DATA TO USE
------------

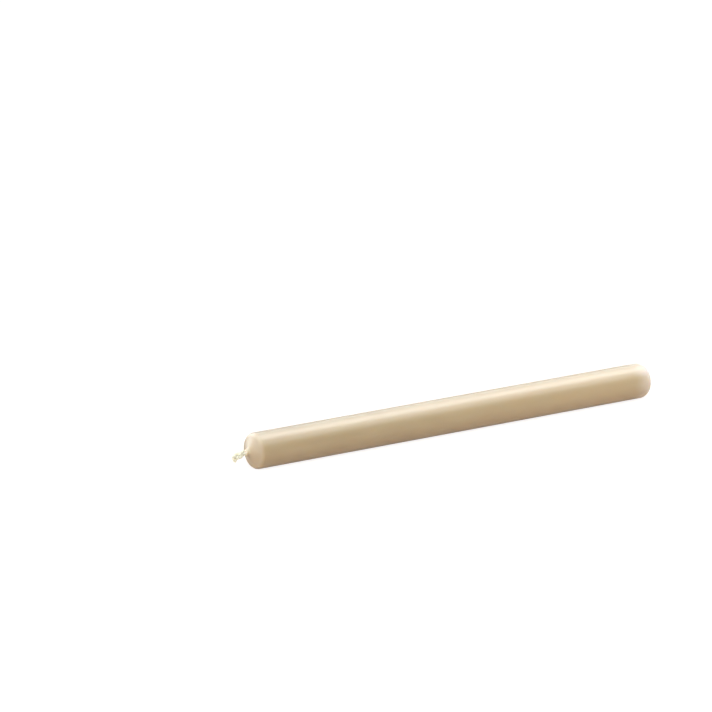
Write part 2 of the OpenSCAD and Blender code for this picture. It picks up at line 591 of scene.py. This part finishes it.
def strands_reach(s, angle):
    """How far the strands reach from the line at each s and angle: a soft maximum over the three.

    A strand reaches as far as its middle does towards the angle plus half its chord there. The soft
    maximum is the logarithm of the sum of the reaches' exponentials."""
    point, _, upright, level = line_at(s)
    size = loosened(s, STRAND_R, STRAND_END_R)
    reaches = []
    for strand in range(STRANDS):
        offset = strand_path(s, strand) - point
        up, side = (offset * upright).sum(-1), (offset * level).sum(-1)
        toward = up * np.cos(angle) + side * np.sin(angle)
        aside = up * np.sin(angle) - side * np.cos(angle)
        half_chord = np.sqrt(np.maximum(size**2 - aside**2, 0))
        reaches.append(np.where(np.abs(aside) < size, toward + half_chord, LEAST_REACH * size))
    reaches = np.stack(reaches) / MM
    return np.log(np.exp(SHARPNESS * reaches).sum(0) / OVERCOUNT) / SHARPNESS * MM


def film_rings(angle):
    """The film's distance along the line and its radius, for each ring and angle.

    The radius goes over from the rim's to the strands' reach plus a thinning skin, and then dives."""
    share = np.linspace(0, 1, FILM_RINGS + 1)[1:, None]
    edge = 1 + FILM_WAVE * smooth_noise(5, *on_circle(angle, EDGE_WAVES))
    s = share * FILM_L * edge
    snug = strands_reach(s, angle * np.ones_like(s))
    skin = FILM_SKIN * (1 - FILM_THINS * share)
    grip = np.clip(share * FILM_GRIP, 0, 1)
    dive = 1 - DIVE * np.clip((share - DIVE_FROM) / (1 - DIVE_FROM), 0, 1) ** 2
    return s, (RIM_R + (snug + skin - RIM_R) * grip) * dive


film_s, film_r = film_rings(round_the_ring(4)[None, :])
print("the film ends", (film_s[-1] / MM).round(2).tolist(), "mm beyond the rim, at four angles")

# %% The wax body's surface
WAX_COLUMNS = 144
POCKET_L = 1.6 * MM
POCKET_RINGS = 5
POCKET_INNERMOST = 0.04
HOLE_RINGS = 30
# The skin dips by about twice these at most: slowly along the candle, and finely.
DIP = 0.02 * MM
DIP_L = 22 * MM
DIP_WAVES = 1.5
DIMPLE = 0.006 * MM
DIMPLE_L = 3 * MM
DIMPLE_WAVES = 3
# The dips fade out over this distance towards the rim, which the strands fill.
DIP_FADE = 3 * MM
# The film shows the cotton fully from this far beyond the rim.
COAT_L = 0.8 * MM
# The paler skin starts about this far from the butt, and the head's is this share of it.
PALER_SKIN_L = 16 * MM
PALER_SKIN_WAVE = 1.2 * MM
HEAD_PALER_SKIN = 0.22


def dipped(radius, s, angle):
    """The radius less two random ripples, one slow and one fine, that grow outwards from the rim."""
    ripple = smooth_noise(11, s / DIP_L, *on_circle(angle, DIP_WAVES))
    dimple = smooth_noise(12, s / DIMPLE_L, *on_circle(angle, DIMPLE_WAVES))
    dip = DIP * (1 + ripple) + DIMPLE * (1 + dimple)
    return radius - dip * np.clip((radius - RIM_R) / DIP_FADE, 0, 1)


def paler_skin_at(s, angle):
    """The paler skin: a smooth step up towards the butt, with a wavy start, and a weaker one at the head."""
    from_butt = s + WAX_L + PALER_SKIN_WAVE * smooth_noise(14, *on_circle(angle, EDGE_WAVES))
    paler_skin = smooth_step((PALER_SKIN_L - from_butt) / PALER_SKIN_L)
    return paler_skin + HEAD_PALER_SKIN * smooth_step((s + WAX_L - side_end) / SHOULDER_R)


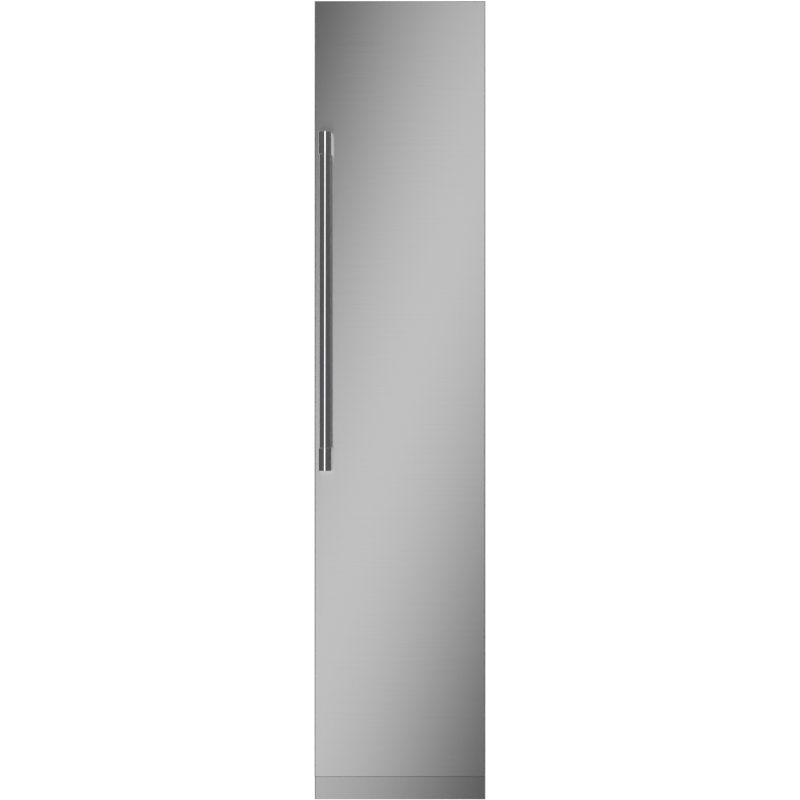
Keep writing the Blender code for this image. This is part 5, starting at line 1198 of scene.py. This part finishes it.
low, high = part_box("water_valve")
middle_x, middle_y = (low.x + high.x) / 2, (low.y + high.y) / 2
body_low = high.z - BODY_HEIGHT
body_middle = high.z - BODY_HEIGHT / 2
valve = start_block("valve_body", (low.x, low.y, body_low), high)
round_edges(valve, lambda middle, along: abs(along.z) > MOST or middle.z > high.z - NEAR, BODY_EDGE)
for share in BELT_SHARES:
    slice_piece("Z", body_low + share * BODY_HEIGHT)
pick(valve, "FACE", lambda middle, normal: abs(normal.z) < LITTLE
     and abs(middle.z - body_middle) < (0.5 - BELT_SHARES[0]) * BODY_HEIGHT)
inset_faces((BELT_INSET, -BELT_INSET))
finish_piece(valve, "cabinet", natural_nylon, ["water_valve"])
nut_low = body_low - VALVE_GAP - NUT_HEIGHT
nut = start_round("valve_nut", 6, NUT_RADIUS, NUT_HEIGHT, (middle_x, middle_y, nut_low + NUT_HEIGHT / 2))
round_edges(nut, lambda middle, along: abs(along.z) < LITTLE, NUT_CHAMFER, 2)
pick(nut, "FACE", lambda middle, normal: normal.z < -MOST)
inset_faces((SPIGOT_WALL, 0))
push_faces(0, 0, low.z - nut_low)
finish_piece(nut, "cabinet", brass)
coil = start_round("valve_coil", 32, COIL_RADIUS, COIL_LENGTH,
                   (middle_x, low.y - VALVE_GAP - COIL_LENGTH / 2, body_middle), "Y")
round_edges(coil, lambda middle, along: abs(along.y) < LITTLE, COIL_ROUND)
finish_piece(coil, "cabinet", blue_coil)

# Power inlet
# A black moulded appliance inlet, snapped into the rear cover, with three plated pins in its socket.
# The nylon is black with a low gloss and a fine grain.
PIN_LENGTH, PIN_WIDTH, PIN_HEIGHT, PIN_ROUND, SOCKET_FLOOR = 0.016, 0.002, 0.0055, 0.0007, 0.0022
PIN_PLACES = ((-0.007, -0.002), (0.0, 0.002), (0.007, -0.002))

black_nylon = new_finish("black_nylon", "#202123", 0.42)
lay_grain(black_nylon, 1.2, ("#1c1d1f", "#27282a"), 0.2)
dress(black_nylon, "power_inlet")
low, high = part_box("power_inlet")
centre = (low + high) / 2
half = Vector((PIN_WIDTH / 2, 0, PIN_HEIGHT / 2))
for index, (aside, rise) in enumerate(PIN_PLACES):
    root = Vector((centre.x + aside, low.y + SOCKET_FLOOR, centre.z + rise))
    pin = start_block(f"inlet_pin_{index + 1}", root - half, root + half + Vector((0, PIN_LENGTH, 0)))
    round_edges(pin, lambda middle, along: middle.y > low.y + PIN_LENGTH, PIN_ROUND, 2)
    finish_piece(pin, "cabinet", zinc_plate)

# The screw that was copied to all places is no piece itself.
bpy.data.objects.remove(screw, do_unlink=True)
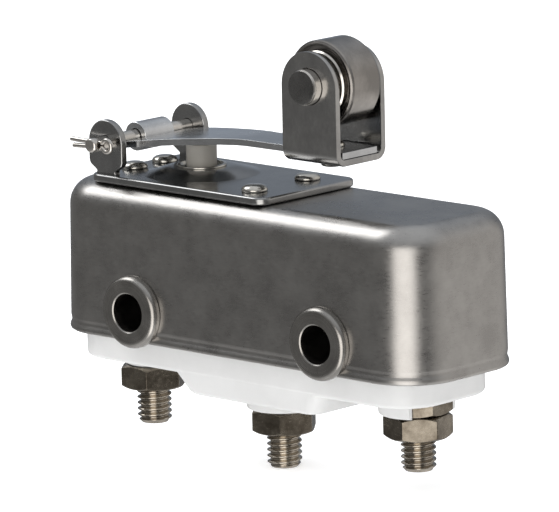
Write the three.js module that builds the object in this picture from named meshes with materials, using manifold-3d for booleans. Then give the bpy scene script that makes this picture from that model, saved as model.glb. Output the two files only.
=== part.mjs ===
// Basic limit switch with a short hinged roller lever, in millimetres, +Z up.
// X runs along the can, from the hinge end (-X) to the roller end (+X). Y runs across it, front at -Y.
// The origin is under the middle of the can, level with the end of the longest terminal stud.
import * as THREE from 'three';
import { mergeVertices } from 'three/addons/utils/BufferGeometryUtils.js';
import Module from 'manifold-3d';

const wasm = await Module();
wasm.setup();

// Driving dimensions. Heights count from the can's bottom edge, which is RIM_HEIGHT above the origin.
const RIM_HEIGHT = 12.45;
const CAN = { length: 49.8, width: 17.3, height: 15.4, corner: 5.6, topEdge: 2.6, wall: 0.8 };
const GAP = 0.03;

const BUSH = { pitch: 25.4, centreX: -0.1, height: 3.16, flange: 3.65, proud: 0.85, tube: 2.35, bore: 1.9 };
const BASE = { left: -23.5, right: 22.5, width: 14.0, corner: 4.4, bottom: -2.8, top: 1.0 };
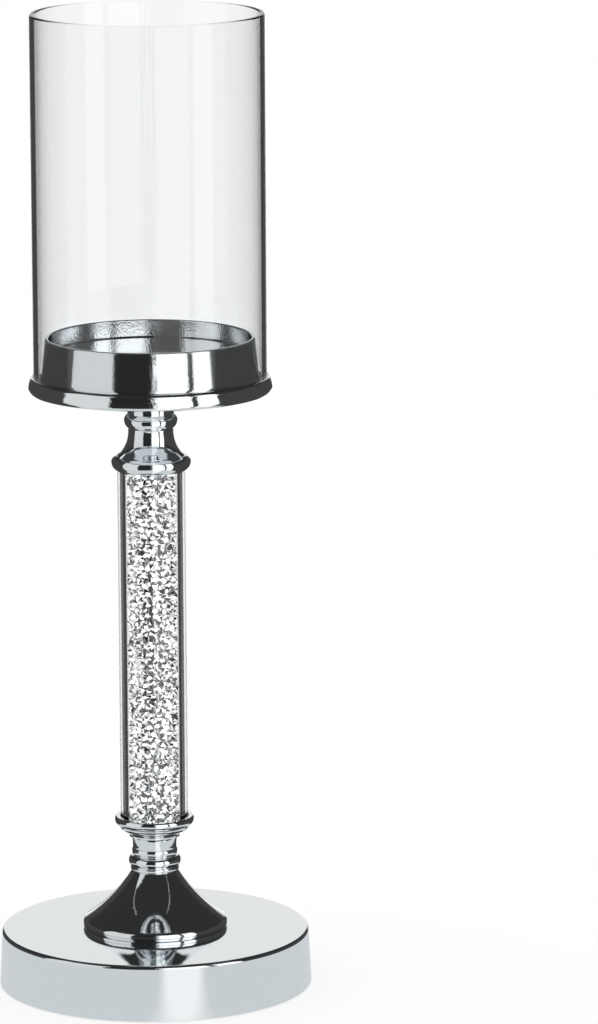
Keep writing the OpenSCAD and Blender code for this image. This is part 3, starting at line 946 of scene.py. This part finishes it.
class CANDLE_LAMP_OT_stage(Operator):
    """Pale floor, studio light and camera"""

    bl_idname = "candle_lamp.stage"
    bl_label = "Stage"

    # Softboxes and dark screens round the lamp: where each begins, in degrees from the camera's side towards
    # its right, how wide its soft edge is, and its brightness as a share of the brightest
    SCREENS = [
        (-180, 1.5, 0.041),
        (-88, 1.5, 0.54),
        (-38, 1.5, 0.017),
        (6, 1.5, 1.0),
        (41.5, 1.5, 0.034),
        (47.3, 1.5, 0.97),
        (68.5, 1.5, 0.041),
    ]
    # Where the edge of the brightest softbox frays, in degrees, and how fine its cloth is
    FRAYED = (-9.5, 20.5)
    CLOTH = 34.0
    # Between two elevations, in degrees, the softboxes lose some of their radiance, down to a least
    DIMMED = (15, 25)
    DIM = -0.026
    LEAST = 0.02
    # Top of the softboxes, in degrees, on the camera's right and on its left, and the softness of that edge
    TOPS = (39, 44.7)
    TOP_SOFT = 0.015
    # Thin light strips over the screens: direction, lowest and highest elevation, and half the width, in degrees
    STRIPS = [(-88, 44, 68), (68.5, 40, 75)]
    STRIP_HALF = 0.5
    # Sides of the backdrop behind the lamp, in degrees from the camera's side: for most rays, and for those that
    # run along the wall of the shade, which sink between two elevations. The softness is in radians.
    BACKDROP_SIDES = (163, 174)
    IN_SHADE = (-10.3, -3)
    BACKDROP_SOFT = 0.05
    # Elevations at which the backdrop begins, is full and ends, in degrees
    BACKDROP_HEIGHT = (-27, -22, 50)
    # Heights between which the backdrop goes from its low brightness to its high one
    HORIZON = (-0.03, 0.06)
    # Painted pool of light on the floor in front of the brightest softbox, for the metal to mirror, set by where
    # the wall of the base shows its two sides, in degrees
    PAINTED_POOL = (3.5, 18)

    def execute(self, context):
        studio = context.scene.candle_lamp_studio
        self.camera(context, studio)
        self.floor(studio)
        self.light(context, studio)
        context.scene.view_settings.view_transform = "Standard"
        return {"FINISHED"}

    def camera(self, context, studio):
        camera = bpy.data.objects.new("camera", bpy.data.cameras.new("camera"))
        camera.data.lens = studio.lens
        down = Matrix.Rotation(math.radians(90) - studio.pitch, 4, "X")
        place = Matrix.Translation(studio.camera)
        camera.matrix_world = place @ down @ Matrix.Rotation(-studio.roll, 4, "Z")
        context.scene.collection.objects.link(camera)
        context.scene.camera = camera

    def seen(self, tree):
        """1 for what the camera sees directly or through glass, and 0 for what metal shows"""
        path = add(tree, "ShaderNodeLightPath")
        not_glossy = calc(tree, "LESS_THAN", path.outputs["Glossy Depth"], 0.5)
        not_diffuse = calc(tree, "LESS_THAN", path.outputs["Diffuse Depth"], 0.5)
        return calc(tree, "MULTIPLY", not_glossy, not_diffuse)

    def floor(self, studio):
        bm = bmesh.new()
        bmesh.ops.create_circle(bm, cap_ends=True, segments=128, radius=studio.floor_r)
        floor = piece_from(bm, "floor")
        material, tree, unused = new_material("pale_floor")
        tree.nodes.remove(unused)
        place = add(tree, "ShaderNodeTexCoord").outputs["Object"]
        # Painted pool of light: the floor that the metal shows is brighter between two lines, by where the
        # base's wall mirrors it
        soft = studio.painted_pool_soft
        first, last = (
            step_up(tree, self.beside(tree, place, math.radians(angle)), -soft, soft) for angle in self.PAINTED_POOL
        )
        pool = calc(tree, "MULTIPLY", first, calc(tree, "SUBTRACT", 1.0, last))
        pale = blend_colours(tree, pool, studio.floor_colour, studio.painted_pool_colour)
        floor_glow_with_painted_pool = feed(tree, add(tree, "ShaderNodeEmission"), Color=pale).outputs[0]
        centre = (0.0, -studio.floor_ahead, 0.0)
        apart = feed(tree, add(tree, "ShaderNodeVectorMath", operation="DISTANCE"), i0=place, i1=centre)
        far = step_up(tree, apart.outputs["Value"], studio.floor_near, studio.floor_far)
        near = calc(tree, "SUBTRACT", 1.0, far)
        white = add(tree, "ShaderNodeEmission").outputs[0]
        shaded = feed(tree, add(tree, "ShaderNodeBsdfDiffuse"), Color=(1.0, 1.0, 1.0, 1.0)).outputs[0]
        clear = add(tree, "ShaderNodeBsdfTransparent").outputs[0]
        direct = self.mixed(tree, calc(tree, "MULTIPLY", near, studio.shadow), white, shaded)
        mirrored = self.mixed(tree, near, clear, floor_glow_with_painted_pool)
        surface = next(node for node in tree.nodes if node.type == "OUTPUT_MATERIAL").inputs["Surface"]
        tree.links.new(self.mixed(tree, self.seen(tree), mirrored, direct), surface)
        floor.data.materials.append(material)

    def mixed(self, tree, factor, first, second):
        """One shader into another"""
        return feed(tree, add(tree, "ShaderNodeMixShader"), i0=factor, i1=first, i2=second).outputs[0]

    def beside(self, tree, place, angle):
        """How far a place on the floor lies to the right of what the base mirrors at an angle of its wall"""
        across = (math.cos(2 * angle), math.sin(2 * angle), 0.0)
        node = feed(tree, add(tree, "ShaderNodeVectorMath", operation="DOT_PRODUCT"), i0=place, i1=across)
        return calc(tree, "ADD", node.outputs["Value"], reach("base_shell") * math.sin(angle))

    def light(self, context, studio):
        world = bpy.data.worlds.new("studio")
        context.scene.world = world
        world.use_nodes = True
        world.cycles.sampling_method = "NONE"
        tree = world.node_tree
        back = next(node for node in tree.nodes if node.type == "BACKGROUND")
        direction = add(tree, "ShaderNodeTexCoord").outputs["Generated"]
        axes = feed(tree, add(tree, "ShaderNodeSeparateXYZ"), Vector=direction).outputs
        azimuth = calc(tree, "ARCTAN2", axes["X"], calc(tree, "MULTIPLY", axes["Y"], -1.0))
        walls = self.walls(tree, studio, direction, azimuth, axes["Z"])
        room = self.backdrop(tree, studio, walls, azimuth, axes["Z"])
        level = blend(tree, self.seen(tree), room, 1.0)
        path = add(tree, "ShaderNodeLightPath")
        dull = calc(tree, "GREATER_THAN", path.outputs["Diffuse Depth"], 0.5)
        feed(tree, back, Color=blend(tree, dull, level, 1.0), Strength=1.0)

    def walls(self, tree, studio, direction, azimuth, up):
        """Radiance of the screens round the lamp, of the strips over them and of the dark room above"""
        cloth = feed(tree, add(tree, "ShaderNodeTexNoise"), Vector=direction, Scale=self.CLOTH, Detail=1.0)
        wobble = calc(tree, "MULTIPLY", calc(tree, "SUBTRACT", cloth.outputs[0], 0.5), studio.ragged)
        frays = within(tree, azimuth, *map(math.radians, self.FRAYED))
        frayed = calc(tree, "MULTIPLY_ADD", wobble, frays, azimuth)
        screens = self.screens(tree, calc(tree, "MULTIPLY_ADD", frayed, 1 / math.tau, 0.5))
        dim = calc(tree, "MULTIPLY", step_up(tree, up, *map(sine, self.DIMMED)), self.DIM)
        lit = calc(tree, "MAXIMUM", calc(tree, "MULTIPLY_ADD", screens, studio.peak, dim), self.LEAST)
        top = blend(tree, calc(tree, "LESS_THAN", azimuth, 0.0), *map(sine, self.TOPS))
        over = step_up(tree, calc(tree, "SUBTRACT", up, top), -self.TOP_SOFT, self.TOP_SOFT)
        walls = blend(tree, over, lit, studio.dark)
        for place, low, high in self.STRIPS:
            sides = (math.radians(place - self.STRIP_HALF), math.radians(place + self.STRIP_HALF))
            inside = within(tree, up, sine(low), sine(high))
            strip = calc(tree, "MULTIPLY", within(tree, azimuth, *sides), inside)
            walls = blend(tree, strip, walls, studio.backdrop)
        return walls

    def backdrop(self, tree, studio, walls, azimuth, up):
        """Puts the backdrop between the walls, behind the lamp"""
        in_shade = within(tree, up, *map(sine, self.IN_SHADE))
        side = blend(tree, in_shade, *map(math.radians, self.BACKDROP_SIDES))
        past = calc(tree, "SUBTRACT", calc(tree, "ABSOLUTE", azimuth), side)
        between_sides = step_up(tree, past, -self.BACKDROP_SOFT, self.BACKDROP_SOFT)
        low, full, high = map(sine, self.BACKDROP_HEIGHT)
        in_height = calc(tree, "MULTIPLY", step_up(tree, up, low, full), calc(tree, "LESS_THAN", up, high))
        glow = blend(tree, step_up(tree, up, *self.HORIZON), studio.backdrop_low, studio.backdrop)
        return blend(tree, calc(tree, "MULTIPLY", between_sides, in_height), walls, glow)

    def screens(self, tree, around):
        """Brightness of the screens at a place round the horizon, from 0 to 1 with the camera's side at 0.5"""
        ramp = add(tree, "ShaderNodeValToRGB")
        feed(tree, ramp, i0=around)
        colours = ramp.color_ramp
        stops = []
        for place, (begin, soft, level) in enumerate(self.SCREENS):
            before = self.SCREENS[place - 1][2]
            if place:
                stops.append(((begin - soft / 2 + 180) / 360, before))
            stops.append(((begin + soft / 2 + 180) / 360, level))
        colours.elements[0].position, level = stops[0]
        colours.elements[0].color = (level, level, level, 1.0)
        colours.elements.remove(colours.elements[1])
        for position, level in stops[1:]:
            stop = colours.elements.new(position)
            stop.color = (level, level, level, 1.0)
        return feed(tree, add(tree, "ShaderNodeRGBToBW"), Color=ramp.outputs[0]).outputs[0]


PIECES = [
    CANDLE_LAMP_OT_base,
    CANDLE_LAMP_OT_foot,
    CANDLE_LAMP_OT_knop,
    CANDLE_LAMP_OT_collars,
    CANDLE_LAMP_OT_plate,
    CANDLE_LAMP_OT_cup,
    CANDLE_LAMP_OT_tube,
    CANDLE_LAMP_OT_chips,
    CANDLE_LAMP_OT_shade,
    CANDLE_LAMP_OT_inner_parts,
    CANDLE_LAMP_OT_stage,
]

GROUPS = {
    "candle_lamp_base": CandleLampBase,
    "candle_lamp_stem": CandleLampStem,
    "candle_lamp_top": CandleLampTop,
    "candle_lamp_chips": CandleLampChips,
    "candle_lamp_finish": CandleLampFinish,
    "candle_lamp_studio": CandleLampStudio,
}


class CANDLE_LAMP_PT_sidebar(Panel):
    """Sizes, finishes and pieces of the candle lamp"""

    bl_idname = "CANDLE_LAMP_PT_sidebar"
    bl_label = "Candle Lamp"
    bl_space_type = "VIEW_3D"
    bl_region_type = "UI"
    bl_category = "Candle Lamp"

    def draw(self, context):
        layout = self.layout
        for name, group in GROUPS.items():
            box = layout.box()
            box.label(text=group.__doc__)
            for prop in group.__annotations__:
                box.prop(getattr(context.scene, name), prop)
        for piece in PIECES:
            layout.operator(piece.bl_idname)


def register():
    for cls in (*GROUPS.values(), *PIECES, CANDLE_LAMP_PT_sidebar):
        bpy.utils.register_class(cls)
    for name, group in GROUPS.items():
        setattr(bpy.types.Scene, name, PointerProperty(type=group))


def unregister():
    for name in GROUPS:
        delattr(bpy.types.Scene, name)
    for cls in (CANDLE_LAMP_PT_sidebar, *reversed(PIECES), *reversed(GROUPS.values())):
        bpy.utils.unregister_class(cls)


def main():
    register()
    for piece in PIECES:
        area, name = piece.bl_idname.split(".")
        getattr(getattr(bpy.ops, area), name)()


if __name__ == "__main__":
    main()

------------

TASK STATEMENT
Retype exactly the lines above, from the one with "Write the three.js" through the one with "wasm.setup();", inclusive.

EXERCISE SOLUTION
Write the three.js module that builds the object in this picture from named meshes with materials, using manifold-3d for booleans. Then give the bpy scene script that makes this picture from that model, saved as model.glb. Output the two files only.
=== part.mjs ===
// Basic limit switch with a short hinged roller lever, in millimetres, +Z up.
// X runs along the can, from the hinge end (-X) to the roller end (+X). Y runs across it, front at -Y.
// The origin is under the middle of the can, level with the end of the longest terminal stud.
import * as THREE from 'three';
import { mergeVertices } from 'three/addons/utils/BufferGeometryUtils.js';
import Module from 'manifold-3d';

const wasm = await Module();
wasm.setup();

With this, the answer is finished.